SUPPLIED DATA:
***

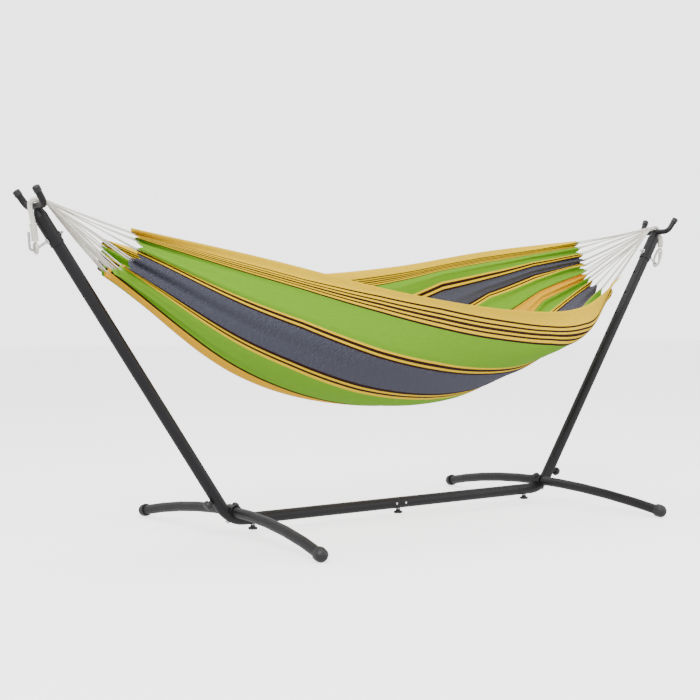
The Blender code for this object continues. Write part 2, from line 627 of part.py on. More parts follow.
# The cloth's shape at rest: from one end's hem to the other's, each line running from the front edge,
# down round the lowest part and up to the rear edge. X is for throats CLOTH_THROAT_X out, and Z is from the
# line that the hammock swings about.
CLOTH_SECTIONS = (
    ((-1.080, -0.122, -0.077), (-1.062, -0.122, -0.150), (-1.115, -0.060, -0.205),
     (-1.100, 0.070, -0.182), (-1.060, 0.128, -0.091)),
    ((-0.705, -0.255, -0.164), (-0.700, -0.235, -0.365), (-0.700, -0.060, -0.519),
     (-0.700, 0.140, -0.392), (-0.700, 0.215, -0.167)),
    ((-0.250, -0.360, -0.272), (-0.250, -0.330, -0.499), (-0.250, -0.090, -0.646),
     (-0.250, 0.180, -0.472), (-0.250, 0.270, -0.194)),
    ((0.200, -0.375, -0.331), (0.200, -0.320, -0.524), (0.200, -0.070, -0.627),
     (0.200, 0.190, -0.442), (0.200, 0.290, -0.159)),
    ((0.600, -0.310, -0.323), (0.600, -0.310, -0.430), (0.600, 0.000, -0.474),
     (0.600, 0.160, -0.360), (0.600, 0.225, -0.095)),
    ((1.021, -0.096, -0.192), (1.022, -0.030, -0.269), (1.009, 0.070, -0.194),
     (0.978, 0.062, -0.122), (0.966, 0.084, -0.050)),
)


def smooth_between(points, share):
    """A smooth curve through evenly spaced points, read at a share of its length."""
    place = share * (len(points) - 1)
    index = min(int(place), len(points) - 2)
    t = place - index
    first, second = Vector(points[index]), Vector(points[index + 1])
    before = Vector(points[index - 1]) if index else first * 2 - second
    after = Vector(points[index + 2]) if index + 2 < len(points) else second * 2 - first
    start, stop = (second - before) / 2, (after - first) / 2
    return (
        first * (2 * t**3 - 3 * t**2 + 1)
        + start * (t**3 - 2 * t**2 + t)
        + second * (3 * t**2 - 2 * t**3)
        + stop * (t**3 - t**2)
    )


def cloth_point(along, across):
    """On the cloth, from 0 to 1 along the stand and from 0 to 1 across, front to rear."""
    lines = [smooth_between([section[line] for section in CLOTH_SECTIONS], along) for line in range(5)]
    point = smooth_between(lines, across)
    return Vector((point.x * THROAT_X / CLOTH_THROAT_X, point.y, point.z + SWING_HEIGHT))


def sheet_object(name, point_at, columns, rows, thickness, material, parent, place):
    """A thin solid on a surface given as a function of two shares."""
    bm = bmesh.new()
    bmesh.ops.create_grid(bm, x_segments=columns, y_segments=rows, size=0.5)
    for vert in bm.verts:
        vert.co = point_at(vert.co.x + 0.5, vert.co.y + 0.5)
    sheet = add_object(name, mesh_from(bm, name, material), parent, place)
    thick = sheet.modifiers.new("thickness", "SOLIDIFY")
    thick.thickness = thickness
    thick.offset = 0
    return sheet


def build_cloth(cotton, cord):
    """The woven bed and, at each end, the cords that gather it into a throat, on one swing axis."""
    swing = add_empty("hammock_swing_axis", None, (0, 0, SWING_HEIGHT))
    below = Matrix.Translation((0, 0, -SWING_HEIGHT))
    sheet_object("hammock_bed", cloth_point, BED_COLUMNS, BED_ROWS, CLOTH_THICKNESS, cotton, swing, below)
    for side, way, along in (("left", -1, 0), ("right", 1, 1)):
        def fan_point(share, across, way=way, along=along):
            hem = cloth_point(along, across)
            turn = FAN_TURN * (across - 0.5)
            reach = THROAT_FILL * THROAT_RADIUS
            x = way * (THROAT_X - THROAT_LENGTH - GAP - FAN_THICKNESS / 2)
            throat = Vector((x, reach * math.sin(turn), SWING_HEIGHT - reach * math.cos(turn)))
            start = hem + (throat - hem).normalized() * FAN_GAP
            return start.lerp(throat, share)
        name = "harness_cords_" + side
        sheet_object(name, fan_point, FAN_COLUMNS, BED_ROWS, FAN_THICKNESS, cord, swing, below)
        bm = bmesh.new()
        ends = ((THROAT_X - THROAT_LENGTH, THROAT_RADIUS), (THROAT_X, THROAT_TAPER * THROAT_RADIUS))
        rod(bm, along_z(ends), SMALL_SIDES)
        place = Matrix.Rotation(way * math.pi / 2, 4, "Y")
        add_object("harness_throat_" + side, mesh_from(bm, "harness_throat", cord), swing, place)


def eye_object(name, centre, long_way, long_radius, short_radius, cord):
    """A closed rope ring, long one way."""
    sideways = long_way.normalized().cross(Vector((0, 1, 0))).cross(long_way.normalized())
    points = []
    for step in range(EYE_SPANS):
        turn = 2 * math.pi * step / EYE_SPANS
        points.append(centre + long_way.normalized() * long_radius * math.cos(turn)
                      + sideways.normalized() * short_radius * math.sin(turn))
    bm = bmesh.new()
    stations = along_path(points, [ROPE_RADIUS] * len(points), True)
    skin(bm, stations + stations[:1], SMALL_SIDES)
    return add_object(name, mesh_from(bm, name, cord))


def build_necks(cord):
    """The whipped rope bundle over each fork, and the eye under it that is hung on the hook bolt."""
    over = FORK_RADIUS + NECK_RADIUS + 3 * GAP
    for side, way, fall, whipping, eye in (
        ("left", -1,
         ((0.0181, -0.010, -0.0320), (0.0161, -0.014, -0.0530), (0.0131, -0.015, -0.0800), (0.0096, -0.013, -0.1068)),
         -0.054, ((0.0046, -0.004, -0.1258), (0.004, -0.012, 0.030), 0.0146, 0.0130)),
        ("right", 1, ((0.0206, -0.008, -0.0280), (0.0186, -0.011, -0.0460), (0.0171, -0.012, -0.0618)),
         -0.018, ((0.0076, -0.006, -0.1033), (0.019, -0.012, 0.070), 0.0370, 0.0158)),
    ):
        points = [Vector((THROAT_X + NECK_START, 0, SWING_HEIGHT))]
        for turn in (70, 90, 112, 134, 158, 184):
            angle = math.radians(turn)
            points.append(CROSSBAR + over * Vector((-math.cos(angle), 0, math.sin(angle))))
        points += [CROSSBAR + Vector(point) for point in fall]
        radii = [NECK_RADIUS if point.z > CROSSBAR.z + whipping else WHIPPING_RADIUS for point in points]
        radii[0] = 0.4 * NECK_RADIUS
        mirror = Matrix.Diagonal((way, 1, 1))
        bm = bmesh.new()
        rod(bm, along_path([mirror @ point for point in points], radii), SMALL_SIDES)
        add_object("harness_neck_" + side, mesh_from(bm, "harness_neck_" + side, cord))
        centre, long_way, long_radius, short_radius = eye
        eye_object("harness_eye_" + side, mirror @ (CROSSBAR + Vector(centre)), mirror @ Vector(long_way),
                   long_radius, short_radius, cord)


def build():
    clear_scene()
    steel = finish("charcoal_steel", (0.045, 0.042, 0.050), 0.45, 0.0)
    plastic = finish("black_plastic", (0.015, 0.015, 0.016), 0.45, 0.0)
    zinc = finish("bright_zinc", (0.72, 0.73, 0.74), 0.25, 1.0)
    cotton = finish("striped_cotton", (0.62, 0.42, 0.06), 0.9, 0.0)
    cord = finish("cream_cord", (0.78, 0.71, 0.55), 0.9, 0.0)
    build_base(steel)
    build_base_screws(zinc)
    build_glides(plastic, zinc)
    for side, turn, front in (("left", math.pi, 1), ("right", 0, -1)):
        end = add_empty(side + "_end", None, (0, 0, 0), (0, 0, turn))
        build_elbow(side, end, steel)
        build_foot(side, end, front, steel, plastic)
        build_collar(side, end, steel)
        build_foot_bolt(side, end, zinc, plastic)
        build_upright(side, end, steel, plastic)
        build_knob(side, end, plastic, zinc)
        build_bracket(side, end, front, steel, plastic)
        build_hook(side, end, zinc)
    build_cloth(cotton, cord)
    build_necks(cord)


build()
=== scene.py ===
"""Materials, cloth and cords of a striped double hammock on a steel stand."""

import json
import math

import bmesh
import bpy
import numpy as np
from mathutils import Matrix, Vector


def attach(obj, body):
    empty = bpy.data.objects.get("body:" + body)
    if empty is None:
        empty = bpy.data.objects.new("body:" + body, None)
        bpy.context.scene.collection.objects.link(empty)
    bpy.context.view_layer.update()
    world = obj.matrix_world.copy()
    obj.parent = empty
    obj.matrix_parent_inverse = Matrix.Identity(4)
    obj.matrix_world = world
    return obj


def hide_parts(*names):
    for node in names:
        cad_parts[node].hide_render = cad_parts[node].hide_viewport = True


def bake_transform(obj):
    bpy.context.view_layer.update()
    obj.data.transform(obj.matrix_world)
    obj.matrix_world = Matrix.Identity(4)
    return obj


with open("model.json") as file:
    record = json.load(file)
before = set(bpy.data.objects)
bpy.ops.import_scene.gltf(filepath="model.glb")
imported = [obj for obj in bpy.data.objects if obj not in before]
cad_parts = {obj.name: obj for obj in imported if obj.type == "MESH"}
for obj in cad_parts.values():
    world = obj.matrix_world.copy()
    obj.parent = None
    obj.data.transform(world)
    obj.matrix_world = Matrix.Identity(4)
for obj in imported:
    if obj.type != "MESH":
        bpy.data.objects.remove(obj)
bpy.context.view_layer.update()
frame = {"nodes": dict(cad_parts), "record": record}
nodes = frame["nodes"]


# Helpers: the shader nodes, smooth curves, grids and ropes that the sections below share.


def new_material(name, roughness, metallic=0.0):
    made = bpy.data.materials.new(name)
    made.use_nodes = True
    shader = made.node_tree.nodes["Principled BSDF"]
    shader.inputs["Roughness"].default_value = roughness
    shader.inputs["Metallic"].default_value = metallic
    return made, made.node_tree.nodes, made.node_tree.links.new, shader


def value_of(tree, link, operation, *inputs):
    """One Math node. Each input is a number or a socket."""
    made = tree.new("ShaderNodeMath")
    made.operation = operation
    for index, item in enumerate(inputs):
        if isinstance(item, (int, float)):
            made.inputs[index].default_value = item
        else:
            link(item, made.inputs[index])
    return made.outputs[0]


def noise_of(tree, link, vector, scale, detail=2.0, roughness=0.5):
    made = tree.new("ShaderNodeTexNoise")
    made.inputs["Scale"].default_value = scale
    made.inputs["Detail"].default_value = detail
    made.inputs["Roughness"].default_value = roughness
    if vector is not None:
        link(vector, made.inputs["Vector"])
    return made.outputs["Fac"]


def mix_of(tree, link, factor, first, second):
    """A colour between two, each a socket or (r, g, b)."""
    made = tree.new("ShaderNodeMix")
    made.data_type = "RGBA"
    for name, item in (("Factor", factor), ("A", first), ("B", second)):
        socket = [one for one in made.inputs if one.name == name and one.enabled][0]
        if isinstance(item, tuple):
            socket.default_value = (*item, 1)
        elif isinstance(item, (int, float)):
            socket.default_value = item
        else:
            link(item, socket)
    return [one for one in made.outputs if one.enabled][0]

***

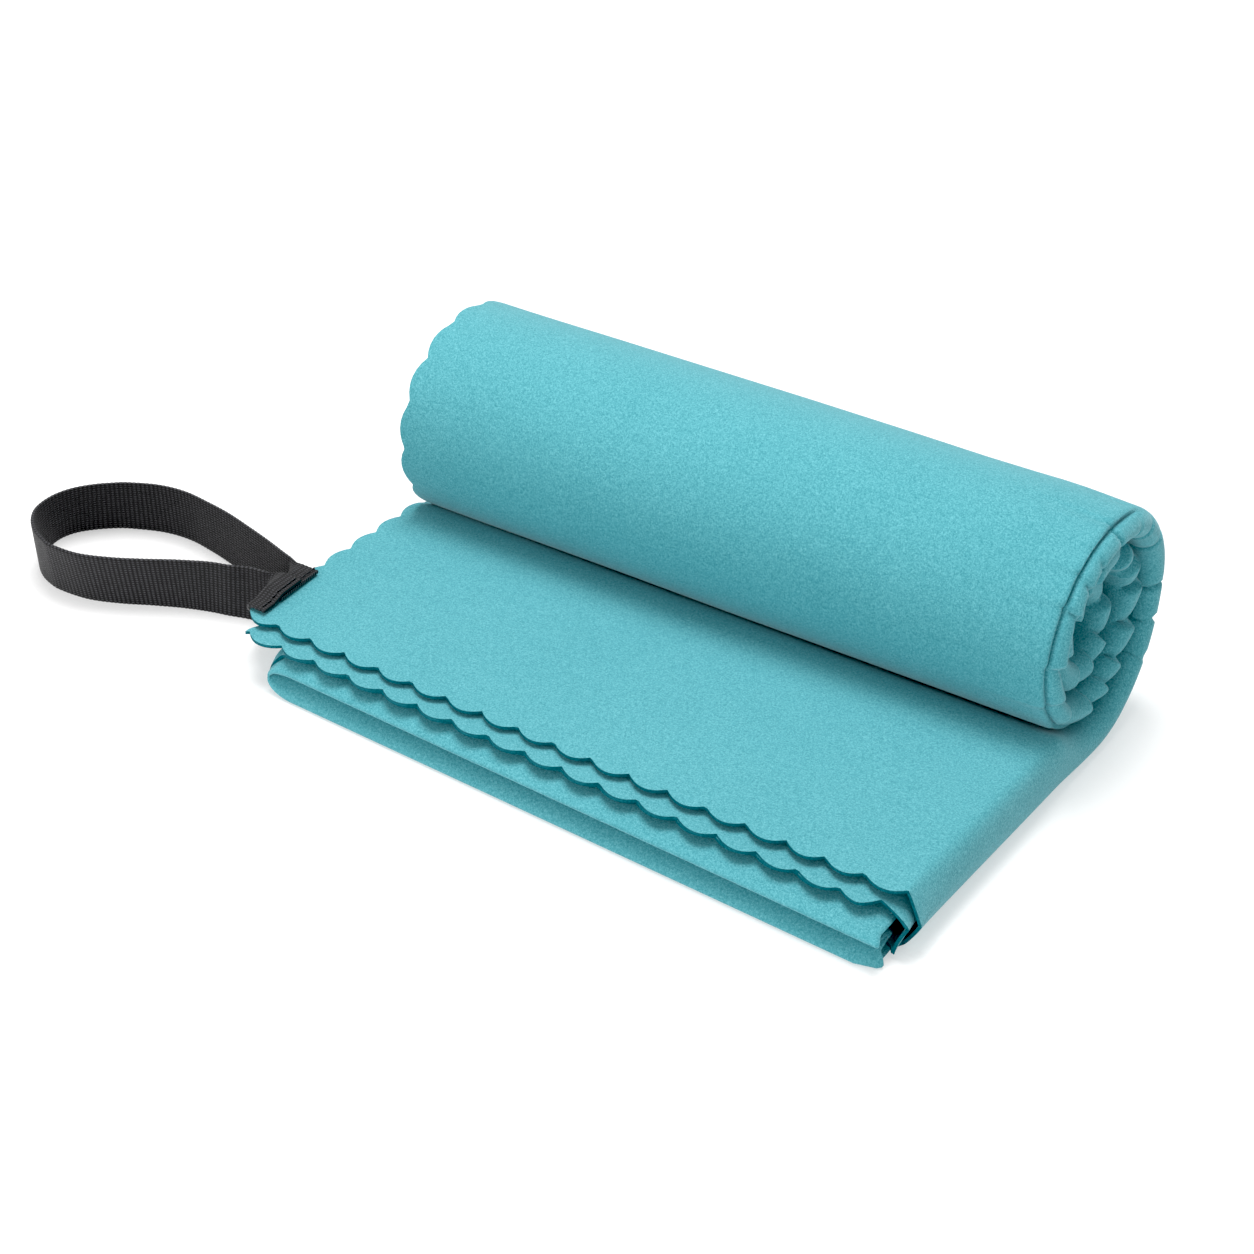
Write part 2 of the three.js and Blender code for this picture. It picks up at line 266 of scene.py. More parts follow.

***

REQUIREMENT: Retype the records above, but only those lines that fall between the line containing "The Blender code" and the line containing "return Vector((point.x *", with both of those lines included, exactly as written.

CORRECT RESULT:
The Blender code for this object continues. Write part 2, from line 627 of part.py on. More parts follow.
# The cloth's shape at rest: from one end's hem to the other's, each line running from the front edge,
# down round the lowest part and up to the rear edge. X is for throats CLOTH_THROAT_X out, and Z is from the
# line that the hammock swings about.
CLOTH_SECTIONS = (
    ((-1.080, -0.122, -0.077), (-1.062, -0.122, -0.150), (-1.115, -0.060, -0.205),
     (-1.100, 0.070, -0.182), (-1.060, 0.128, -0.091)),
    ((-0.705, -0.255, -0.164), (-0.700, -0.235, -0.365), (-0.700, -0.060, -0.519),
     (-0.700, 0.140, -0.392), (-0.700, 0.215, -0.167)),
    ((-0.250, -0.360, -0.272), (-0.250, -0.330, -0.499), (-0.250, -0.090, -0.646),
     (-0.250, 0.180, -0.472), (-0.250, 0.270, -0.194)),
    ((0.200, -0.375, -0.331), (0.200, -0.320, -0.524), (0.200, -0.070, -0.627),
     (0.200, 0.190, -0.442), (0.200, 0.290, -0.159)),
    ((0.600, -0.310, -0.323), (0.600, -0.310, -0.430), (0.600, 0.000, -0.474),
     (0.600, 0.160, -0.360), (0.600, 0.225, -0.095)),
    ((1.021, -0.096, -0.192), (1.022, -0.030, -0.269), (1.009, 0.070, -0.194),
     (0.978, 0.062, -0.122), (0.966, 0.084, -0.050)),
)


def smooth_between(points, share):
    """A smooth curve through evenly spaced points, read at a share of its length."""
    place = share * (len(points) - 1)
    index = min(int(place), len(points) - 2)
    t = place - index
    first, second = Vector(points[index]), Vector(points[index + 1])
    before = Vector(points[index - 1]) if index else first * 2 - second
    after = Vector(points[index + 2]) if index + 2 < len(points) else second * 2 - first
    start, stop = (second - before) / 2, (after - first) / 2
    return (
        first * (2 * t**3 - 3 * t**2 + 1)
        + start * (t**3 - 2 * t**2 + t)
        + second * (3 * t**2 - 2 * t**3)
        + stop * (t**3 - t**2)
    )


def cloth_point(along, across):
    """On the cloth, from 0 to 1 along the stand and from 0 to 1 across, front to rear."""
    lines = [smooth_between([section[line] for section in CLOTH_SECTIONS], along) for line in range(5)]
    point = smooth_between(lines, across)
    return Vector((point.x * THROAT_X / CLOTH_THROAT_X, point.y, point.z + SWING_HEIGHT))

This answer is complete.